CUATRO GATOS
Trabajo social
SILVIA ESTUDIÓ Trabajo Social en León. Terminó hace tres años. Se enamoró, se casó, tiene una hija de un año que se llama Ada. Cuando vivía en León tenía clarísimo que ella sólo quería vivir en Vega de Espinareda, su pueblo natal. En esos devaneos de desesperanza que acompañan a toda carrera universitaria y a todo estudiante informado y consciente de la «aventura» laboral, Silvia concluía en que ella no necesitaba más. Pero hay una inquietud que tarde o temprano hará que tenga que irse, al menos a intentarlo: La cárcel. Quiere trabajar en una, fue ese su incentivo para terminar la carrera y sigue siendo su meta aún después de haber enviado ochenta currículos a diversas empresas y haber sumado el mismo número de nadas y sus correspondientes comprobaciones de que siempre el puesto es ocupado por la sobrina del amigo o por el hijo del vecino.
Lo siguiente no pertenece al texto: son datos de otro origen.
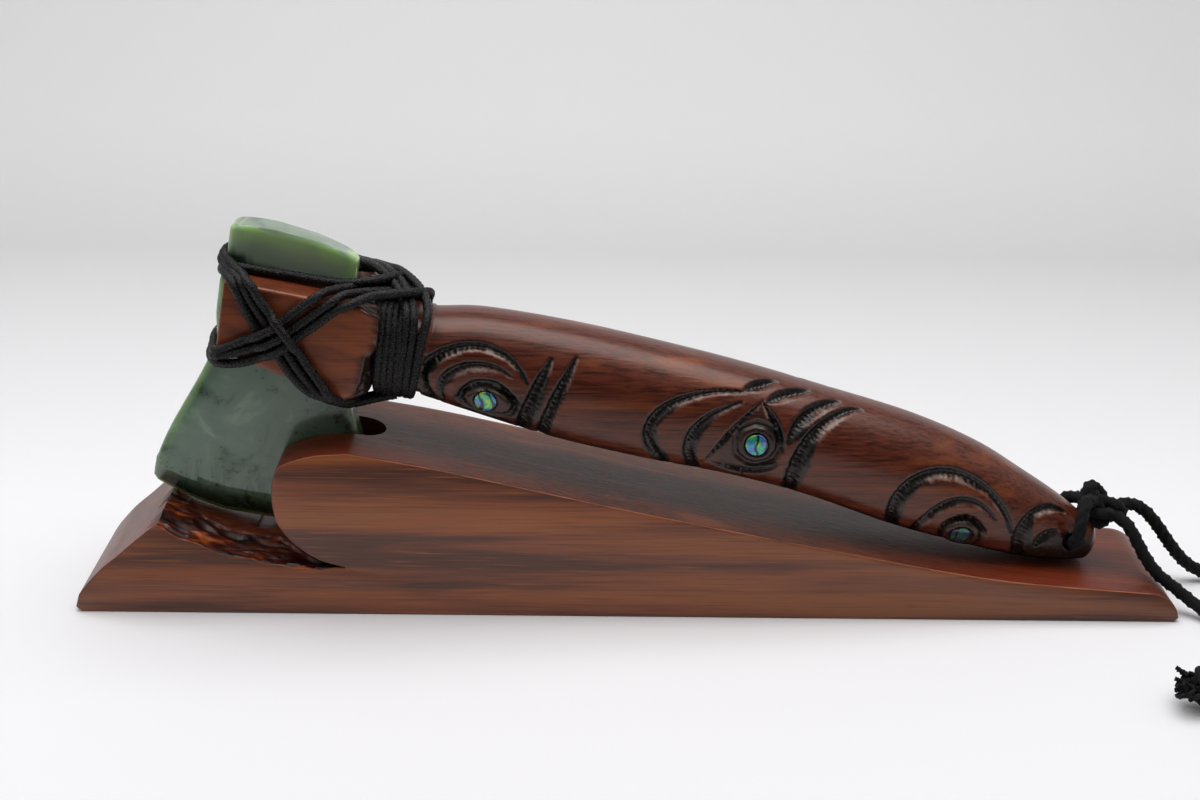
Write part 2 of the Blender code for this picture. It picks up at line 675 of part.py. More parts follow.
def hull_2d(points):
    """Convex hull of points in a plane, anticlockwise."""
    ordered = sorted(set((round(x, 6), round(y, 6)) for x, y in points))
    halves = []
    for run in (ordered, ordered[::-1]):
        half = []
        for point in run:
            while len(half) > 1 and turn_of(half[-2], half[-1], point) <= 0:
                half.pop()
            half.append(point)
        halves.append(half[:-1])
    return halves[0] + halves[1]


def turn_of(a, b, c):
    return (b[0] - a[0]) * (c[1] - a[1]) - (b[1] - a[1]) * (c[0] - a[0])


def taut_loop(points, clearance, directions=14):
    """A closed line stretched round the points at a clearance, with its outward directions."""
    hull = np.array(hull_2d(points))
    angles = []
    for first, second in zip(hull, np.roll(hull, -1, axis=0)):
        along = second - first
        if np.linalg.norm(along) > FLAT_SPAN:
            angles.append(math.atan2(-along[0], along[1]) % (2 * math.pi))
    for k in range(directions):
        angle = 2 * math.pi * k / directions
        if all(abs(math.remainder(angle - other, 2 * math.pi)) > math.radians(7) for other in angles):
            angles.append(angle)
    angles.sort()
    line, outward = [], []
    for first, second in zip(angles, angles[1:] + [angles[0] + 2 * math.pi]):
        sides = np.array([[math.cos(angle), math.sin(angle)] for angle in (first, second)])
        reach = np.array([np.max(hull @ side) + clearance for side in sides])
        line.append(np.linalg.solve(sides, reach))
        outward.append(sides.sum(axis=0) / (1 + sides[0] @ sides[1]))
    return line, outward


def body_points(grow_neck):
    """Surface points of head, neck and blade in the axe's frame, with the neck turns where asked."""
    neck_start, neck_end = HEAD_BACK + SHOULDER_RUN, HEAD_BACK + SHOULDER_RUN + NECK_LENGTH
    points = []
    for along in np.linspace(-HEAD_FRONT, neck_end + LASH_CORD, 66):
        grow = grow_neck if along > neck_start - LASH_CORD else 0.0
        points += section_ring(along, grow, 48)
    rings = blade_rings()
    for first, second in zip(rings[:-1], rings[1:]):
        for share in np.linspace(0, 1, 8, endpoint=False):
            points += [a.lerp(b, share) for a, b in zip(first, second)]
    return points


def cross_band(name, start, end, extra, over):
    """A flat band of strands round the head, from one place in X and Z to another, front and back."""
    start, end = Vector((start[0], 0, start[1])), Vector((end[0], 0, end[1]))
    run = (end - start).normalized()
    across = run.cross(Vector((0, 1, 0))).normalized()
    half_band = CROSS_STRANDS * LASH_CORD / 2
    flat = []
    for point in body_points(extra):
        offset = point - start
        within = -BAND_OVERRUN < offset.dot(run) < (end - start).length + 2 * BAND_OVERRUN
        if abs(offset.dot(across)) < half_band and within:
            flat.append((offset.dot(run), point.y))
    for place, y in over:
        flat += [(place, y), (place, -y)]
    line, outward = taut_loop(flat, 1.5 * FIT_GAP)
    profile = [(-half_band, 0.0)]
    for strand in range(CROSS_STRANDS):
        left = -half_band + strand * LASH_CORD
        profile += [(left + 0.06 * LASH_CORD, LASH_VALLEY * LASH_CORD),
                    (left + 0.5 * LASH_CORD, LASH_CORD)]
    profile += [(half_band - 0.06 * LASH_CORD, LASH_VALLEY * LASH_CORD), (half_band, 0.0)]
    rings = []
    for (u, v), (nu, nv) in zip(line, outward):
        base = start + run * u + Vector((0, v, 0))
        normal = run * nu + Vector((0, nv, 0))
        rings.append([base + across * side + normal * height for side, height in profile])
    return add_object(name, loft(rings, closed=True), None)


def neck_turns():
    """Ribbed sleeve of close turns round the neck."""
    start = HEAD_BACK + SHOULDER_RUN
    end = start + NECK_TURNS * LASH_CORD
    waist, crown = LASH_VALLEY * LASH_CORD, LASH_CORD
    rings = [section_ring(start, -FIT_GAP, LASH_POINTS)]
    for turn in range(NECK_TURNS):
        left = start + turn * LASH_CORD
        rings += [section_ring(left + 0.04 * LASH_CORD, waist, LASH_POINTS),
                  section_ring(left + 0.50 * LASH_CORD, crown, LASH_POINTS)]
    rings += [section_ring(end - 0.04 * LASH_CORD, waist, LASH_POINTS),
              section_ring(end, -FIT_GAP, LASH_POINTS)]
    return add_object("neck_turns", loft(rings, closed=True), None)


def poll_turn():
    """One turn of cord round the blade where it leaves the top of the head."""
    up = HEAD_TOP + LASH_CORD / 2
    half_width, half_thick = BLADE_POLL_WIDTH / 2, BLADE_THICKNESS / 2
    rings = []
    for grow, lift in ((-FIT_GAP, -0.5), (-FIT_GAP, 0.5), (0.8 * LASH_CORD, 0.5), (LASH_CORD, 0.0),
                       (0.8 * LASH_CORD, -0.5)):
        rings.append(blade_ring(up + lift * LASH_CORD, half_width + grow, half_thick + grow, 0.0, 0.0))
    return add_object("poll_turn", loft(rings, closed=True), None)


def make_lashing(material):
    lashing = neck_turns()
    lashing.name = "lashing"
    above = (-BLADE_POLL_WIDTH / 2, HEAD_TOP + 0.8 * LASH_CORD)
    under = (HEAD_BACK - HEAD_EDGE_ROUND, -HEAD_DROP_BACK)
    below = (-BLADE_POLL_WIDTH / 2, -HEAD_DROP_FRONT - 1.3 * LASH_CORD)
    over_neck = (HEAD_BACK + SHOULDER_RUN + NECK_LENGTH, NECK_TOP + LASH_CORD)
    rising = cross_band("rising_band", below, over_neck, LASH_VALLEY * LASH_CORD, ())
    length = (Vector(under) - Vector(above)).length
    crossing = (0.55 * length, HEAD_WIDTH / 2 + 0.9 * LASH_CORD)
    falling = cross_band("falling_band", above, under, 0.0, (crossing,))
    for band in (rising, falling, poll_turn()):
        apply_boolean(lashing, band, "UNION")
    for room in (handle_blank("handle_room", FIT_GAP), blade_room()):
        apply_boolean(lashing, room)
    tidy_mesh(lashing)
    lashing.data.materials.append(material)
    lashing.data.shade_smooth()
    lashing.data.set_sharp_from_angle(angle=math.radians(50))
    lashing.matrix_world = AXE
    return lashing


# Wrist cord


def free_of(tree, place, heading):
    """Whether the end face of a cord at this place stays clear of a knot."""
    side = heading.orthogonal().normalized()
    other = heading.cross(side).normalized()
    for k in range(17):
        angle = math.pi * k / 4
        reach = WRIST_CORD / 2 * (1.0, 0.55, 0.0)[k // 8]
        spot = place + reach * (math.cos(angle) * side + math.sin(angle) * other)
        near, normal, _, distance = tree.find_nearest(spot)
        if distance < FIT_GAP or (spot - near).dot(normal) < 0:
            return False
    return True


def cut_to_knot(line, knot):
    """Drops the start of a line of places, up to where the cord has cleared the knot."""
    tree = BVHTree.FromPolygons([vertex.co for vertex in knot.data.vertices],
                                [tuple(face.vertices) for face in knot.data.polygons])
    places = [Vector(place) for place in line]
    first = 0
    for k in range(len(places) // 2):
        if not free_of(tree, places[k], places[k + 1] - places[k]):
            first = k + 1
    return line[first:]


def make_cord(name, points, first_knot, last_knot, material, step):
    """A tube of plain cord from one knot to another."""
    fine = cut_to_knot(smooth_curve(points, FIT_GAP), first_knot)
    fine = cut_to_knot(fine[::-1], last_knot)[::-1]
    length = np.concatenate([[0.0], np.cumsum(np.linalg.norm(np.diff(fine, axis=0), axis=1))])
    places = np.linspace(0.0, length[-1], int(round(length[-1] / step)) + 1)
    line = np.column_stack([np.interp(places, length, fine[:, k]) for k in range(3)])
    curve = bpy.data.curves.new(name, "CURVE")
    curve.dimensions = "3D"
    curve.bevel_depth = WRIST_CORD / 2
    curve.bevel_resolution = 2
    curve.use_fill_caps = True
    spline = curve.splines.new("POLY")
    spline.points.add(len(line) - 1)
    for slot, place in zip(spline.points, line):
        slot.co = (*place, 1.0)
    curve.materials.append(material)
    item = bpy.data.objects.new(name, curve)
    bpy.context.scene.collection.objects.link(item)
    return item


def ring_of_cord(name, centre, turn, radius, tube, sides=10, facets=6):
    """One turn of a knot: a torus standing as turned."""
    bm = bmesh.new()
    rows = []
    for k in range(sides):
        angle = 2 * math.pi * k / sides
        middle = Vector((radius * math.cos(angle), radius * math.sin(angle), 0))
        out = middle.normalized()
        row = []
        for j in range(facets):
            swing = 2 * math.pi * j / facets
            spoke = math.cos(swing) * out + math.sin(swing) * Vector((0, 0, 1))
            row.append(bm.verts.new(middle + tube * spoke))
        rows.append(row)
    for k in range(sides):
        first, second = rows[k], rows[(k + 1) % sides]
        for j in range(facets):
            nxt = (j + 1) % facets
            bm.faces.new((first[j], first[nxt], second[nxt], second[j]))
    item = add_object(name, bm, None)
    item.data.transform(Matrix.Translation(centre) @ turn)
    return item


def knot_of_turns(name, centre, turns, material):
    """Turns of cord drawn up into one knot, with a filled heart."""
    bm = bmesh.new()
    bmesh.ops.create_icosphere(bm, subdivisions=1, radius=KNOT_TUBE * KNOT_HEART,
                               matrix=Matrix.Translation(centre))
    knot = add_object(name, bm, material, math.radians(60))
    for offset, angles, radius in turns:
        turn = Matrix.Rotation(angles[0], 4, "Z") @ Matrix.Rotation(angles[1], 4, "Y")
        place = Vector(centre) + KNOT_TUBE * Vector(offset)
        ring = ring_of_cord("turn", place, turn, radius * KNOT_TUBE, KNOT_TUBE / 2)
        apply_boolean(knot, ring, "UNION")
    tidy_mesh(knot)
    return knot


def make_wrist_cord(material):
    knot = knot_of_turns("wrist_knot", KNOT_PLACE, WRIST_KNOT_TURNS, material)
    end_knot = knot_of_turns("end_knot", END_KNOT_PLACE, END_KNOT_TURNS, material)
    hole = AXE @ hole_middle()
    inside = [(hole.x, y, hole.z) for y in (-HOLE_REACH, 0.0, HOLE_REACH)]
    loop = list(FRONT_LEG) + inside + list(BACK_LEG[::-1])
    make_cord("wrist_cord_loop", loop, knot, knot, material, LOOP_STEP)
    make_cord("wrist_cord_upper_tail", UPPER_TAIL, knot, end_knot, material, CORD_STEP)
    make_cord("wrist_cord_lower_tail", LOWER_TAIL, knot, end_knot, material, CORD_STEP)


def main():
    clear_scene()
    stained_wood = make_material("stained wood", (0.075, 0.026, 0.015), 0.32)
    greenstone = make_material("greenstone", (0.045, 0.095, 0.065), 0.15)
    lashing_cord = make_material("black satin cord", (0.016, 0.014, 0.015), 0.55)
    wrist_cord = make_material("black cotton cord", (0.012, 0.012, 0.013), 0.85)
    paua = make_material("paua shell", (0.10, 0.36, 0.30), 0.2)
    make_stand(stained_wood)
    make_blade(greenstone)
    make_handle(stained_wood)
    make_eyes(paua)
    make_lashing(lashing_cord)
    make_wrist_cord(wrist_cord)


main()
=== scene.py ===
"""Finish, carving, lashing, wrist cord, light and camera for a hafted greenstone axe on its stand.

Metres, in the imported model's own frame: X along the stand from the blade to the butt, Y away from the
camera, Z up. Forms that repeat the solids are worked out from the same sizes.
"""

import math

import bmesh
import bpy
import numpy as np
from bpy.props import FloatProperty, FloatVectorProperty, PointerProperty
from mathutils import Matrix, Vector, noise


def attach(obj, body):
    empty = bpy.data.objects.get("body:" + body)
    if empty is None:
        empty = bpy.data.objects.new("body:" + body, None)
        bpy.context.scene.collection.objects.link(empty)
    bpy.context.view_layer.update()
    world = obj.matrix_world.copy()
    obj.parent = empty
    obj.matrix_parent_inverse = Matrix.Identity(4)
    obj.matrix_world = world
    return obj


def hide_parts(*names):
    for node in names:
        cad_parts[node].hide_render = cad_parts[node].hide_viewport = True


bl_info = {
    "name": "Hafted greenstone axe",
    "version": (1, 0, 0),
    "blender": (4, 5, 0),
    "location": "3D View > Sidebar > Axe",
    "description": "Dresses the solids of a hafted axe and its stand, and sets up light and camera",
    "category": "Object",
}

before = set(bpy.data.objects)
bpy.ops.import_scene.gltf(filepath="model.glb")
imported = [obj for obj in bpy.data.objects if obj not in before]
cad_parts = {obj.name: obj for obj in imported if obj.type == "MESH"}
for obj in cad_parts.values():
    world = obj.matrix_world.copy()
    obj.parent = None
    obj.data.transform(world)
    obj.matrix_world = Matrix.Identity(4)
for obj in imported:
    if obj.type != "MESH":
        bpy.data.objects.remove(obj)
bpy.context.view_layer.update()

MM = 0.001

# Where the axe lies: its own frame has X along the handle and Z up along the blade
AXE_TILT = math.radians(9.963)
AXE = Matrix.Translation((-0.1105181, 0.0, 0.0954946)) @ Matrix.Rotation(AXE_TILT, 4, "Y")

# Stand, as in the solids
STAND_LENGTH, STAND_DEPTH = 0.360, 0.048
CREST_HEIGHT, TOE_HEIGHT, TOE_ROUND, FOOT_HEIGHT = 0.057, 0.0105, 0.0115, 0.0017
EDGE_PLACE = -STAND_LENGTH / 2 + 0.0568
RIDGE_FROM_EDGE, HOOK_FROM_EDGE, CREST_FROM_EDGE = 0.0297, 0.0088, 0.0330
TIP_FROM_EDGE, TIP_HEIGHT = 0.0312, 0.0168
FLARE_DEPTH, FLARE_DROP, FLARE_GOUGES = 0.0180, 0.0034, 4
FIT_GAP, SLOT_SIDE_GAP, SLOT_END_GAP = 0.0003, 0.0008, 0.0050
WAVE = ((0.0, 1.0), (0.115, 0.884), (0.332, 0.615), (0.566, 0.346), (0.804, 0.097), (1.0, 0.0))
LEFT_SLOPE = ((0.044, 0.18), (0.14, 0.29), (0.32, 0.46), (0.51, 0.60), (0.685, 0.735), (0.86, 0.865))
HOOK_CURVE = ((0.0, 0.0), (0.30, 0.07), (0.55, 0.20), (0.72, 0.36), (0.78, 0.52), (0.78, 0.70), (0.72, 0.85),
              (0.58, 0.92), (0.30, 0.98))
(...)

Me contaba que había participado en un taller de integración social para alcohólicos. «No siempre, pero la mayoría de las veces un alcohólico es también violento, o sea, que pega a su mujer», dice Silvia. «Les pusimos la película de Sólo Mía y decían que era normal, que él era el que llevaba el dinero a casa y tenía todo el derecho a castigarla a ella por portarse mal. No van a cambiar. No se puede hacer nada. Es muy difícil». Las convicciones de este tipo son profundas y están bien fijadas en el esquema vital de estos hombres. Son verdad, una verdad inamovible que significaría una herida en el orgullo, un ataque directo a la integridad y al papel que les toca desempeñar. Papel aprendido y aprehendido, que excluye al diferente o lo subestima. Y las benévolas intenciones de un trabajador social chocan de frente con la propia vida íntima y personal del sujeto a reconducir. No se van a arrepentir por algo que les es legítimo, por colocar el mundo a su manera, la única que conocen, con la que sobreviven y viven desde todos los años que tengan. Y mientras no hay siquiera un ápice de enfado por parte de esa mujer, siquiera rechazo, siquiera fuga y adiós, y aunque lo haya... igual, sigue la lucha por restablecer lo que debía ser: Yo soy el jefe, aquí mando yo, y punto. El entorno, la educación... arropan las costumbres. Lo que está claro es que no se puede no hacer nada, hay que funcionar, aunque sea como construir una catedral, nacer y vivir construyendo y morir sin ver el trabajo concluído.